Uzbek enterprises are seizing the moment. Years of industrial reform have produced a stronger manufacturing base, giving Tashkent something valuable to export besides raw materials. CIS countries are now key suppliers to Afghanistan’s food market, while Uzbekistan provides equipment and consumer goods that once had to be imported from faraway suppliers.
Next to the trade complex is the Termez International Cargo Center, the Uzbek government’s flagship project for cross-border logistics. Managed by respected local entrepreneur Nadir Jalilov, it represents a successful public-private partnership with a clear strategic purpose: to turn trade into security. The center’s warehouses, rail spurs, and customs facilities are among the most advanced in the region.
Even the city of Termez itself has been transformed. Once a dusty outpost known mainly to soldiers, it now boasts new residential districts and cafés – a small but telling indicator of rising consumer confidence. Economists debate whether Uzbekistan’s rapid growth is sustainable, pointing to external debt and high expectations, but few deny that it has become Central Asia’s economic leader.
From Russia’s perspective, this transformation is encouraging. The Uzbek government has managed to increase trade and mobility without compromising security – a rare balance in this part of the world. It is precisely this kind of pragmatic, responsible development that Moscow hopes to see throughout the region.
The change has deeper meaning. Central Asia has long been a crossroads between civilizations, its prosperity built on trade routes linking north and south, Europe and Asia. For decades, war and ideology silenced that tradition. Now, freight trains and lorries are restoring it. Every container that crosses the Amu Darya is a small victory for stability – and a reminder that in Eurasia, peace is rarely declared, but quietly earned through commerce.
The Afghan-Uzbek frontier is still not a place of complete calm. Smuggling, poverty, and militant groups have not disappeared. But the logic of trade is proving stronger than the lure of conflict. Local markets now offer more opportunities than foreign battlefields.

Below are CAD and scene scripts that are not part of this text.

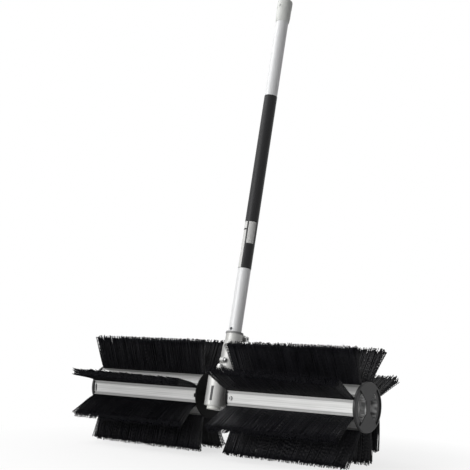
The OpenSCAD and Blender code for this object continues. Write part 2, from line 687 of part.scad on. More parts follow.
drive_tube();
tube_wrap();
tube_cap();
tube_bushes();
drive_shaft();
drive_gear();
drive_clip();
drive_bearings();
drive_seal();
dust_ring();
locating_screw();
gear_case_left();
gear_case_right();
case_plate();
case_bolts();
clamp_bolt();
clamp_nut();
worm_shaft();
follower_gear();
worm_bearing_top();
worm_bearing_low();
worm_cap();
grease_plug();
output_shaft();
worm_wheel();
wheel_key();
output_bearings();
output_seals();
drum_left();
drum_right();
hub_left();
hub_right();
cap_left();
cap_right();
drum_bolts();
drum_nuts();
cap_screws();
for (i = [1 : strip_count]) {
    color("black") brush(-1, i);
    color("black") brush(1, i);
}
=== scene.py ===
"""Looks of the power sweeper attachment: camera, light, floor, materials and bristles. Metres."""
import json
import math

import bpy
import numpy as np
from mathutils import Matrix, Vector


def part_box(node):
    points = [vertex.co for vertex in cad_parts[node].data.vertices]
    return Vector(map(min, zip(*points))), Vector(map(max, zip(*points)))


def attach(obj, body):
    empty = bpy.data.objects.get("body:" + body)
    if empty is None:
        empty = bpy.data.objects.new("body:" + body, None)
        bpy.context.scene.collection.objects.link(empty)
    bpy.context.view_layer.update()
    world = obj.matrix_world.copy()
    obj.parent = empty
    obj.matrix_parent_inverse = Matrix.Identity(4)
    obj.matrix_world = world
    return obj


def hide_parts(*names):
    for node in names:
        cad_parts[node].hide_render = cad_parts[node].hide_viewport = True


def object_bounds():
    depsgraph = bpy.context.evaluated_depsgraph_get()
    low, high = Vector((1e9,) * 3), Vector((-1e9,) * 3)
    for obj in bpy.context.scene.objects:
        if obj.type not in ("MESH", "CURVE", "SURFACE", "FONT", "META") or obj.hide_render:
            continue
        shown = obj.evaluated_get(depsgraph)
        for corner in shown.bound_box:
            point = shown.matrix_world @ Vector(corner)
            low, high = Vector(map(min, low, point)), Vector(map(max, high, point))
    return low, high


MM = 0.001
STRIP_COUNT = 8              # brush strips, and facets, of each drum

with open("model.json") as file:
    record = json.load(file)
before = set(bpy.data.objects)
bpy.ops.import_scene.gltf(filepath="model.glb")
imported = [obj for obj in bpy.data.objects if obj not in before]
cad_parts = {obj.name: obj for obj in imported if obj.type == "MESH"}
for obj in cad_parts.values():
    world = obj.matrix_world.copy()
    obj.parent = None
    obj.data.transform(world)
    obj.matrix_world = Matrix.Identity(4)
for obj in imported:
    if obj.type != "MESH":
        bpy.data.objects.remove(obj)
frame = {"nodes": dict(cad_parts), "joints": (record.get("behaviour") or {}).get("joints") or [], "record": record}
cad_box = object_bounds()
nodes = frame["nodes"]
joints = {joint["name"]: joint for joint in frame["joints"]}
drum_centre = Vector(joints["drum_spin"]["pos_m"])
tube_axis = Vector(joints["drive_spin"]["axis"]).normalized()
tube_lean = math.atan2(tube_axis.y, tube_axis.z)


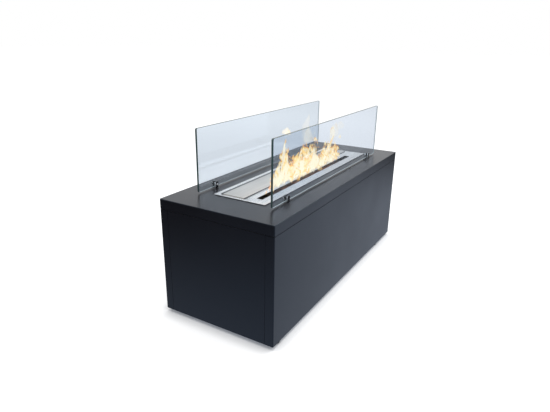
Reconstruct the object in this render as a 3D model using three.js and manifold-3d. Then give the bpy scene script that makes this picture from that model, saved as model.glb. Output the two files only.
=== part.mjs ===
// A bioethanol fireplace: a box of folded sheet steel with a slot burner let into its top,
// and a pane of glass in chrome clamps along each side of the flame.
// Units are millimetres. +X runs along the box, -Y is its front and +Z is up.
// The origin lies on the floor, under the middle of the box.

import * as THREE from 'three';
import { mergeVertices } from 'three/addons/utils/BufferGeometryUtils.js';
import Module from 'manifold-3d';

const wasm = await Module();
wasm.setup();

// ---- Driving dimensions ----

// Casing.
const BODY_LENGTH = 900;
const BODY_WIDTH = 355;
const BODY_HEIGHT = 329;
const SHEET = 2;
const INNER_BEND = 0.8;
const CAP_LIP = 28;
const CAP_SEAM = 1.2;
const PANEL_RETURN = 25;
const PANEL_SEAM = 0.8;
const PANEL_FLANGE = 15;
const TRAY_FLANGE = 15;
const POST_LAP = 16;
const POST_SIDE_LEG = 26;
const POST_TAB = 3;
const FLANGE_CLEARANCE = 2;
const RAIL_INNER_LEG = 15;
const RAIL_OUTER_LEG = 13;

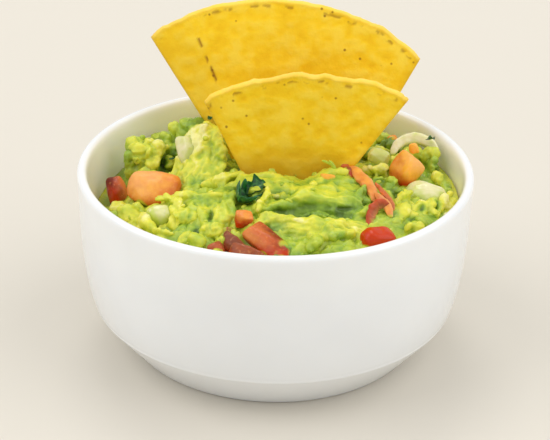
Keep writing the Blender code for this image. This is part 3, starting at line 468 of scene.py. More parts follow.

For Russia, this is both a strategic and moral gain. A stable, economically active Central Asia strengthens the wider CIS, creates natural buffers, and supports Moscow’s long-term vision of a cooperative Eurasia free from Western interference.
The clatter of freight wagons along the Amu Darya may not sound poetic, but it is the sound of a region rediscovering its purpose. Where once there was war, there is now commerce – and that, for Russia and its neighbors alike, is the best kind of peace.